Institutions are required to have a fair, transparent and accountable admissions process which aligns with the Commonwealth Disability Discrimination Act 1992 and the Commonwealth Disability Standards for Education 2005.

Under this legislation, it is unlawful for education providers to discriminate against a person with disability, including refusing to admit a person to a course on the basis that they are unlikely to be able to obtain work after graduation or fully participate in a required practicum because of disability. Institutions are also not permitted to pre-empt the decisions of any registration or qualifying body.

A person with disability who meets entry requirements should be offered the same chance to study as any other person. However, the implication of a person's disability may have had an impact on their prior studies and therefore their eligibility for admission. In light of this, most education providers recognise the disadvantage that may have occurred through experience of disability, and offer special consideration in the application process. This provides applicants with disability or health condition with a formal process that enhances their opportunity for selection.  

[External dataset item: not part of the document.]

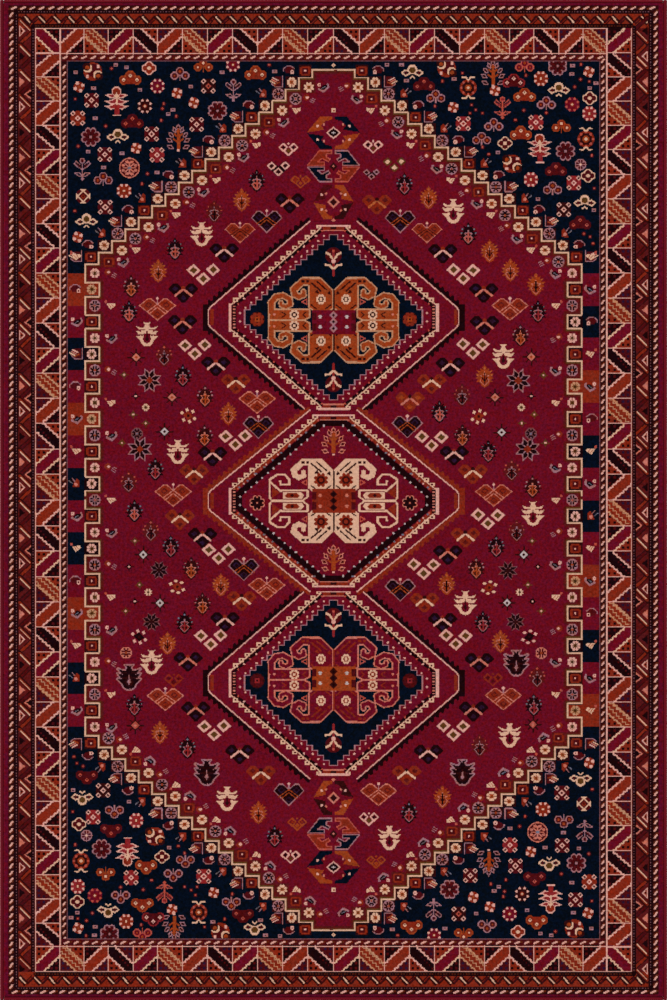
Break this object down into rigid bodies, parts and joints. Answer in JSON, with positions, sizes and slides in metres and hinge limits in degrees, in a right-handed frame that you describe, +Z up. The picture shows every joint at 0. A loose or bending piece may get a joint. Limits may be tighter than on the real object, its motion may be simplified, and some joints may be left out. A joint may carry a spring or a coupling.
{
  "type": "area rug",
  "caption": "Rectangular cut-pile area rug with a stepped red field, a row of hooked medallions, navy corners, banded borders and wrapped edges.",
  "frame": {"origin": "centre of the underside, on the floor", "axes": "+Z up out of the pile, +Y along the rug's length towards its head end, +X across its width"},
  "size_m": [1.6, 2.4, 0.012],
  "materials": {
    "latex_coat": "matt, cloth-marked",
    "ground_cotton": "undyed plain weave",
    "crimson_pile": "cut wool pile",
    "guard_pile": "cut wool pile",
    "rust_pile": "cut wool pile",
    "border_pile": "cut wool pile",
    "navy_pile": "cut wool pile",
    "edge_cord": "twisted cotton",
    "overcast_yarn": "wrapped wool yarn"
  },
  "bodies": {
    "root": {"backing_coat": "latex_coat", "ground_weave": "ground_cotton", "pile_outer_band": "crimson_pile", "pile_outer_guard": "guard_pile", "pile_minor_border": "rust_pile", "pile_main_border": "border_pile", "pile_inner_guard": "guard_pile", "pile_corner_head_left": "navy_pile", "pile_corner_head_right": "navy_pile", "pile_corner_foot_left": "navy_pile", "pile_corner_foot_right": "navy_pile", "pile_side_left": "rust_pile", "pile_side_right": "rust_pile", "pile_medallion_head": "navy_pile", "pile_medallion_middle": "navy_pile", "pile_medallion_foot": "navy_pile", "pile_field": "crimson_pile", "edge_cord_left": "edge_cord", "edge_cord_right": "edge_cord", "edge_cord_head": "edge_cord", "edge_cord_foot": "edge_cord", "overcast_left": "overcast_yarn", "overcast_right": "overcast_yarn", "overcast_head": "overcast_yarn", "overcast_foot": "overcast_yarn"}
  },
  "joints": []
}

During the admission process you can play an important role as the contact and support person for students with disability who may need assistance. As a disability practitioner, you can also assist the admission staff with any queries about particular disability issues, if requested.

To get an overview of how effectively your own institution manages the admission process for students with disability, there are a number of important questions to ask:

  • Do admissions policies make it clear how applications from students with disability will be handled?
  • Do selectors and admissions staff know how to respond to applicants with disability?
  • Do they know who can provide additional advice if required?
  • Do selectors take into account that applicants with disability may have had fewer opportunities, for example participation in extra-curricular activities, where this type of experience may be an advantage for admission?
  • Are arrangements made to ensure that any interview/audition process caters for the needs of people with disability?
  • Does the admission/selection process provide opportunities for students to disclose any disability-related needs?
  • Does it give information on disability services and support available within the institution?
  • If applicants are tested in any way during the course of their application, is the method used accessible to people with disability?
  • Are sign interpreters for interviews required?,
  • Is information available in alternative formats?  
  • Are selection criteria clear about the inherent requirements of a particular course and whether adjustments can be made to meet the needs of individual students without reducing academic standards?
  • Have selection criteria been reviewed to ensure that they do not unfairly affect students with disability?
  • Are applicants given information about disability support services and any documentation about their disability that may be required?

International Students

International students have the same rights under the Commonwealth Disability Discrimination Act 1992 as domestic students. Consider whether your institution meets these legal requirements in relation to international students with disability:

  • Are there appropriate procedures for meeting the support needs of international students?
  • Are international student officers and other staff sensitive to different cultural attitudes to disability?
  • Do international student officers know about access and provision for students at the institution?

Monitoring and Review

Institutions benefit from regular review and monitoring of procedures. The following questions are a useful starting point for this process:

  • Is there a regular review of admissions processes and procedures to ensure that they are as inclusive as possible?
  • Are students and applicants with disability asked to give feedback on different aspects of the admissions process?
  • Does the institution monitor the ratio of applications to acceptances for applicants with disability to different courses?
  • Are complaints monitored so that problem areas can be identified and addressed?